Je ne peux oublier la première fois où j'ai posé mon regard sur le lac de l'Ouest. Les rives bordées de saules pleureurs, les reflets dansant à la surface de l'eau, les gouttes ruisselant comme des perles sur les feuilles des lotus et la silhouette des pagodes se détachant à l'horizon, tout cela avait un tel pouvoir évocateur que j'étais arraché au monde terre-à-terre et gentiment poussé dans un royaume de poésie et de paysages défilant sous mes yeux.

Hangzhou est connue pour sa beauté panoramique. Ici, ce n'est pas la nature qui seule cause l'émerveillement, mais bien plutôt la fusion sans coutures de la création divine et de la touche humaine.

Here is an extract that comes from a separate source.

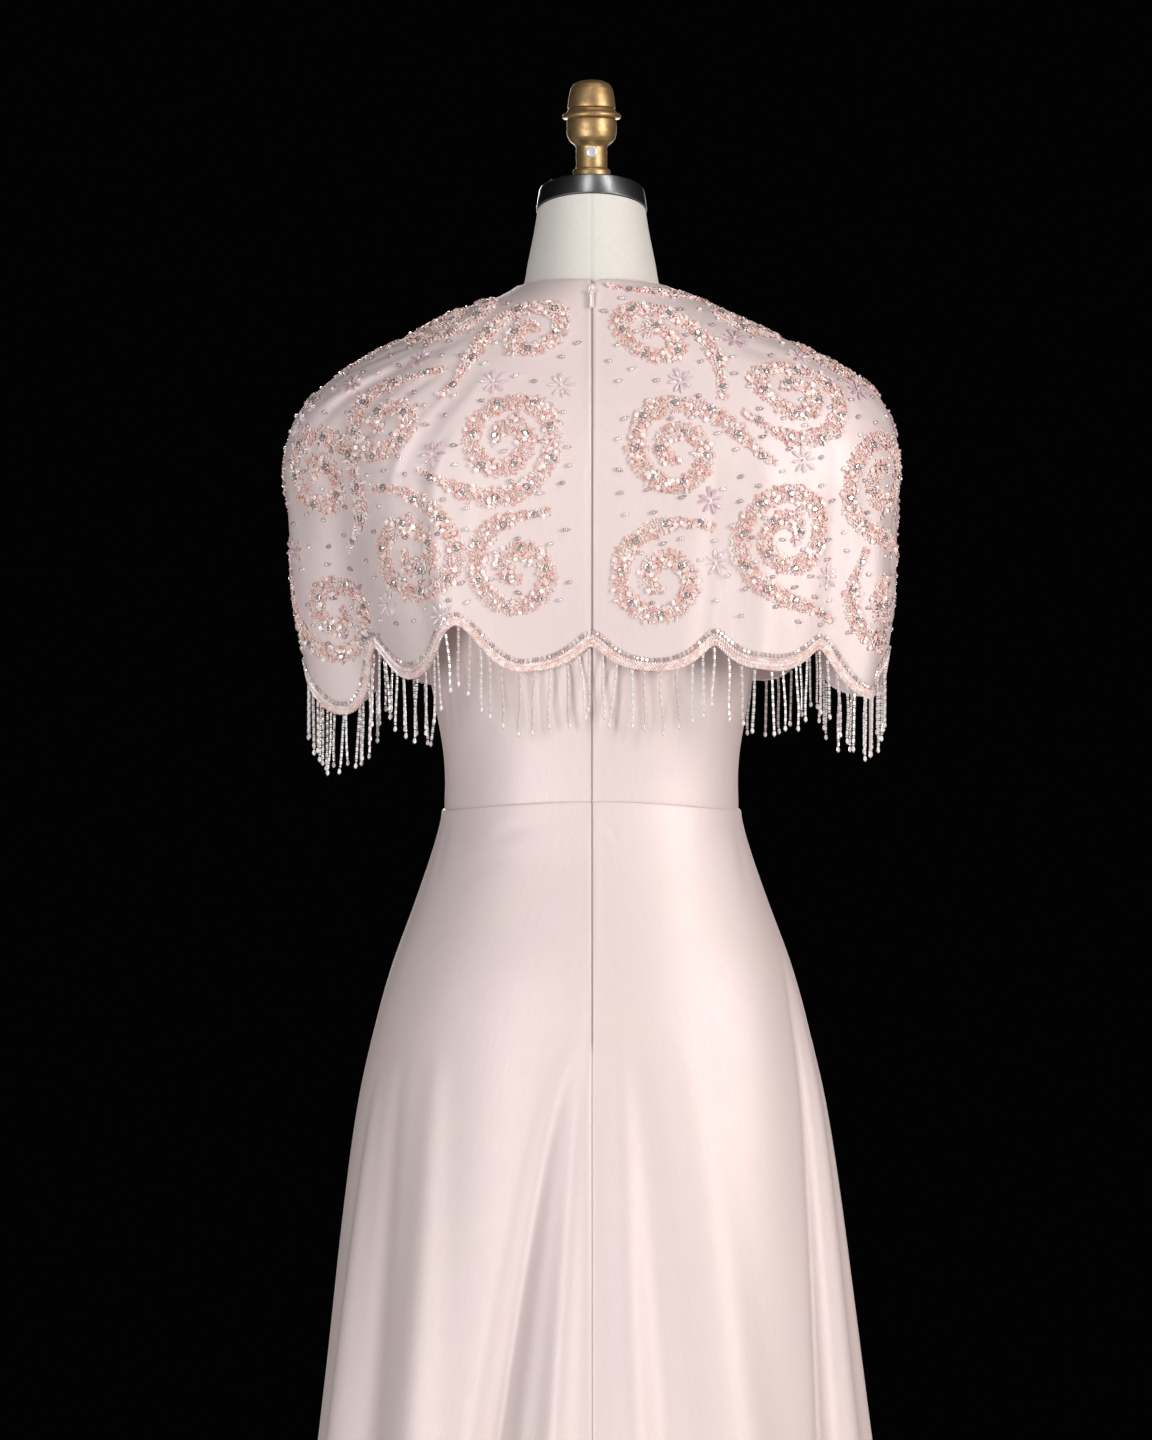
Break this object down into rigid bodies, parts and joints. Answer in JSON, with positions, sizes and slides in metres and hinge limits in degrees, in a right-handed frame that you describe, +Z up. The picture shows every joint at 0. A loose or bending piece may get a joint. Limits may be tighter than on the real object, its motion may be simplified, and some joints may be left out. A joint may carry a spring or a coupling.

La civilisation humaine dans cette région remonte à 7 000 ans. Les contes épiques de guerre et paix et de traitrise entre les anciens royaumes de Yue et de Wu, en gros les villes actuelles de Hangzhou et de Suzhou, sont encore mis en scène à l'écran. Aujourd'hui, c'est toute la région qui est considérée comme un « paradis sur terre » et forme le cœur du territoire culturellement important de « jiangnan », littéralement « le sud du fleuve Yangtsé ».

Hangzhou était la plus grande ville du monde pendant une grande partie du règne de la dynastie des Song du Sud (960-1279). L'empire des Song, menacé par les Jurchens au nord, transféra sa capitale de Kaifeng à Hangzhou, alors nommée Lin'an. En 1275, un an avant que les Mongols ne prennent le pouvoir, la ville comptait l,75 million d'habitants. Marco Polo y faisait référence sous le nom de Kinsay et la qualifiait de Cité des Cieux. Il avait vu juste en décrivant la population locale comme « sage et avenante », composée d'« hommes pacifiques de caractère » et de « femmes extrêmement talentueuses dans tous les arts de la séduction ».

Les poèmes datant de cette ère sont si nombreux que la ville pourrait bien être, sur un plan littéraire, la plus richement dotée dans toute la Chine.

Plus de 30 ans après la fin de mes études, elle m'enchante encore bien plus. Les usines polluantes ont été fermées, les bâtiments historiques restaurés avec soin, l'eau du lac est renouvelée tous les mois, les rues et les boulevards offrent des voûtes feuillues si denses qu'on a l'impression de marcher ou de conduire dans un jardin gigantesque.

Lorsque je me suis rendu à Hangzhou pour la première fois, en 1978, j'ai dû faire sept heures de bateau sur le Grand Canal, un voyage dont la durée a été ramenée à une demi-heure par autoroute. À Hangzhou, l'ancien et le nouveau, le passé et le présent, la nature et l'humanité se tiennent miraculeusement, mystérieusement, en parfait équilibre.